Yeah, those men at the Evergreen conference are seriously fucked up, but they’re ultimately victims of a church that has completely lost its grip on reality where matters of sexuality are concerned.

Seth’s account continues:

As married men propositioned me for sex, and very confused teens sat with their parents in what had to be an extremely awkward day, it seemed that the crowd was challenging the speakers’ assertion through their very existence. No one there chose to be gay. The diversity of age, body type and personality also combated the idea that sexuality is not an inborn characteristic. People from all walks of life were gathered and I became friends with construction workers, business executives and bankers.

That’s gotta be a fun family outing.  I can imagine the discussion.  “Honey, mommy and daddy think you might be . . . well, there’s no delicate way to say it . . . a flaming faggot butt pirate so we’re going to take you to this Conference in Salt Lake.”

The whole charade is unbearable:

It quickly became clear that the Evergreen method did not work. But equally as clear was that the method and rhetoric being spouted was damaging. Rather than expressing their sexuality in healthy ways, these men were relegated to attending the conference just to find a partner for sex and some sort of connection.

And Chad, the last Evergreen Conference attendee to hit on me, was as shameless as a Craigslist post.

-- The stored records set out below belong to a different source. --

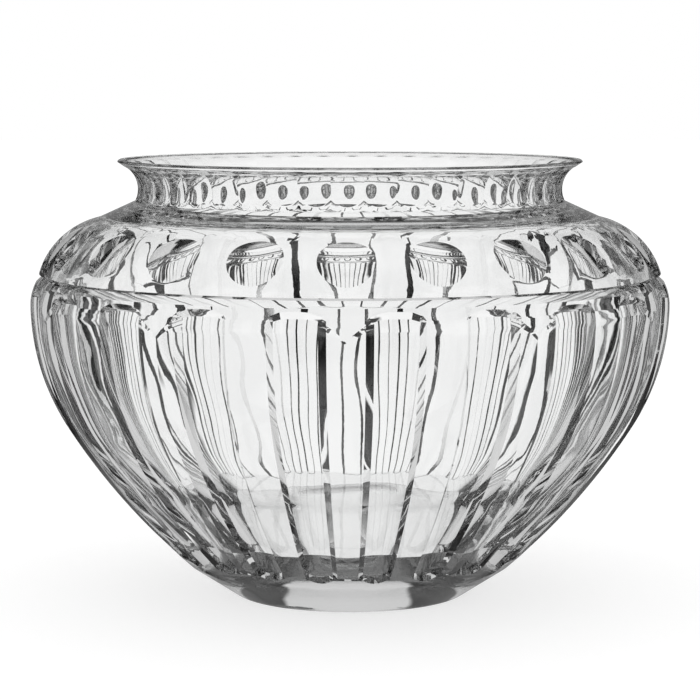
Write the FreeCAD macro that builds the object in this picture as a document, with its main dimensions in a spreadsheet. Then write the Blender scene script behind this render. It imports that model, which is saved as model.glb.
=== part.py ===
"""Cut crystal vase: one blown blank of clear lead crystal, hollow and open at the top,
with its whole pattern cut into the outside by wheels.

Millimetres, +Z up, the origin at the middle of the ground foot, the middle of one
ridged pillar facing -Y.  The blank is turned first.  Then one cut of each kind is made
and repeated round the axis, as a cutter indexes the vase round under the wheel.
"""
import FreeCAD, Part
import math
import os
import re

import Sketcher
from FreeCAD import Placement, Rotation, Vector

SIZES = [
    # overall
    ("belly_radius", 125.0, "widest circle of the vase"),
    ("belly_height", 114.6, "height of the widest circle"),
    ("rim_height", 170.8, "top of the lip"),
    ("rim_radius", 90.8, "sharp outer edge of the lip"),
    # outside of the blank, from the foot up
    ("foot_radius", 46.0, "edge of the ground foot"),
    ("foot_ring", 10.0, "width of the flat ring that the vase rests on"),
    ("foot_hollow", 1.0, "depth of the polished hollow inside that ring"),
    ("foot_flat", 12.0, "radius of the hollow's flat middle"),
    ("skirt_radius", 63.8, "circle where the plain foot meets the wall"),
    ("skirt_height", 11.7, "height of that circle"),
    ("flank_inset", 34.5, "belly radius less the radius half way up the flank"),
    ("flank_drop", 75.6, "height of the flank below the belly"),
    ("haunch_inset", 13.8, "belly radius less the radius of the haunch"),
    ("haunch_drop", 47.2, "height of the haunch below the belly"),
    ("swell_inset", 3.6, "belly radius less the radius between haunch and belly"),
    ("swell_drop", 24.6, "height of the swell below the belly"),
    ("crown_inset", 0.9, "belly radius less the radius of the rounding over the belly"),
    ("crown_rise", 6.2, "height of that rounding above the belly"),
    ("ledge_inset", 4.5, "belly radius less the radius of the ledge's inner corner"),
    ("ledge_rise", 11.5, "height of that corner above the belly"),
    ("edge_inset", 3.5, "belly radius less the radius of the shoulder's lower edge"),
    ("edge_rise", 12.3, "height of that edge above the belly"),
    ("shoulder_inset", 10.6, "belly radius less the radius at the middle of the shoulder"),
    ("shoulder_rise", 24.5, "height of that middle above the belly"),
    ("crease_inset", 26.5, "belly radius less the radius of the crease over the shoulder"),
    ("crease_rise", 33.4, "height of the crease above the belly"),
    ("collar_drop", 16.2, "height of the neck's foot below the rim"),
    ("neck_radius", 82.9, "waist of the neck"),
    ("neck_drop", 11.6, "height of the waist below the rim"),
    ("neck_hollow", 10.2, "radius of the neck's hollow outline"),
    ("lip_under", 2.7, "width of the lip's underside"),
    ("lip_bevel", 1.8, "height of the lip's underside"),
    ("lip_edge", 2.2, "width of the lip's rounded top"),
    ("lip_crown", 0.9, "height of the lip's rounded top"),
    # inside of the blank
    ("neck_wall", 5.2, "wall at the waist of the neck"),
    ("throat_flare", 2.3, "what the inside opens by where the neck meets the body"),
    ("throat_drop", 22.0, "height of that meeting below the rim"),
    ("shoulder_wall", 8.0, "wall at the middle of the shoulder, measured level"),
    ("belly_wall", 8.5, "wall at the belly"),
    ("haunch_wall", 12.0, "wall at the haunch, measured level"),
    ("floor_radius", 64.0, "edge of the dished inside floor"),
    ("floor_flat", 12.0, "radius of its flat middle"),
    ("floor_height", 30.0, "height of the middle of the inside floor"),
    ("floor_dish", 1.0, "rise of the floor from its flat middle to its edge"),
    ("well_inset", 41.0, "belly radius less the inside radius where the wall starts"),
    ("well_rise", 20.0, "height of that start above the middle of the floor"),
    ("well_round", 10.0, "how far in from there the rounding round the floor bends"),
    ("well_low", 10.0, "height of that bend above the middle of the floor"),
    # the pattern cut into the wall
    ("repeats", 11.0, "times that the pattern goes round"),
    ("pillar_half", 3.25, "half the angle across the top of a pillar"),
    ("flute_half", 3.75, "half the angle across the floor of a flute"),
    ("flute_depth", 2.3, "depth of a flute at its sides"),
    ("flute_hollow", 0.8, "how much deeper a flute is along its middle"),
    ("flute_rise", 5.2, "height above the belly up to which a flute is at full depth"),
    ("flute_runout", 2.6, "height over which its top comes out"),
    ("flute_foot", 8.0, "height above the skirt down to which it is at full depth"),
    ("foot_runout", 3.0, "height over which its foot comes out"),
    ("foot_swell", 0.9, "what the wall stands out there past a straight line to the flank"),
    ("ridge_depth", 1.3, "depth of a ridged pillar's facets at their sides"),
    ("ridge_cut", 0.3, "depth of the ridge between those facets"),
    # thumb prints round the shoulder
    ("print_wheel", 40.0, "radius of the wheel that cuts a thumb print"),
    ("print_rim", 24.0, "radius of that wheel's rounded edge"),
    ("print_depth", 2.8, "depth of a thumb print"),
    ("print_tilt", 47.0, "tilt of a thumb print's axis above the level"),
    # flutes round the neck
    ("neck_rim", 22.0, "radius of the rounded edge of the wheel that flutes the neck"),
    ("neck_cut", 1.05, "depth of a neck flute"),
    ("neck_low", 24.0, "angle below the level where a neck flute starts"),
    ("neck_high", 50.0, "angle above the level where it ends"),
]
PRINTS_PER_REPEAT = 2
FLUTES_PER_REPEAT = 2
NECK_FLUTES_PER_REPEAT = 4
PITCHES_PER_REPEAT = 4          # ridged pillar, flute, plain pillar, flute
CLEAR_OF_BLANK = 4.0            # how far a cutter's back stands off the glass
CLEAR_OF_FLUTE = 1.0            # how far a flute's cutter ends off the glass

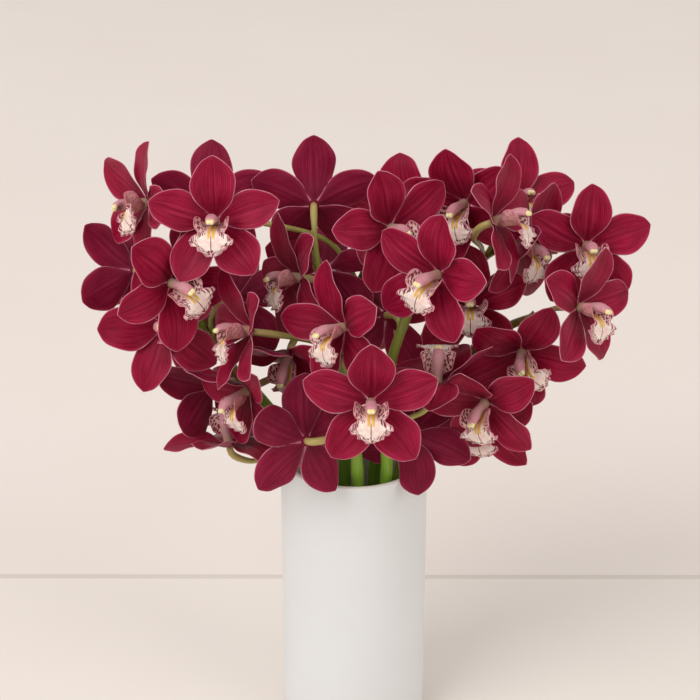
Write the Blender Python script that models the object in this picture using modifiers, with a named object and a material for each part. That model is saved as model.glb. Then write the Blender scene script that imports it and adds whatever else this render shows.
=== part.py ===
"""Cut cymbidium stems with burgundy blooms, standing in water in a plain white cylinder vase.

Lengths are millimetres until a mesh is made. Z is up, the vase stands on z = 0, and its
front is towards -Y. Each bloom has a burgundy body of five tepals round a small heart, and a
pale body of lip and column seated in front of that heart. Sixteen blooms that are mostly hidden
are one body each. Six green stems carry the blooms on short stalks and stand in plain holes in
the water.
"""
import math

import bmesh
import bpy
import numpy as np
from mathutils import Matrix

MM = 0.001
GAP = 0.3

# Vase and water
VASE_RADIUS = 60.0
VASE_HEIGHT = 250.0
VASE_WALL = 4.0
VASE_FLOOR = 8.0
FOOT_ROUND = 14.0
INNER_ROUND = 9.0
RIM_ROUND = VASE_WALL / 2
VASE_STEPS = 32
WATER_LEVEL = 165.0
WATER_STEPS = 20
WATER_GAP = 0.9
HOLE_ROOM = 0.55
HOLE_BELOW = 8.0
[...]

“Look, I really just kind of want to see you naked. I’ll let you do whatever you want to me, just don’t tell anyone, especially my wife,” he said.

“Why are you doing this to yourself? Why not just come out and drop the whole charade of being religious?” I curtly responded, growing tired of the hypocrisy of the situation.

“I can’t. I just can’t. It would be like admitting defeat. If I keep it hidden, it’s like no one will ever have to know,” Chad said as he scanned the crowd looking for someone else that might be interested in his proposal.

It’s a profoundly despairing life – yearning for momentary connections that may never be repeated, experiences you’ll never share openly.  Never feeling safe admitting who you really are.  Life is too short for that much optional suffering.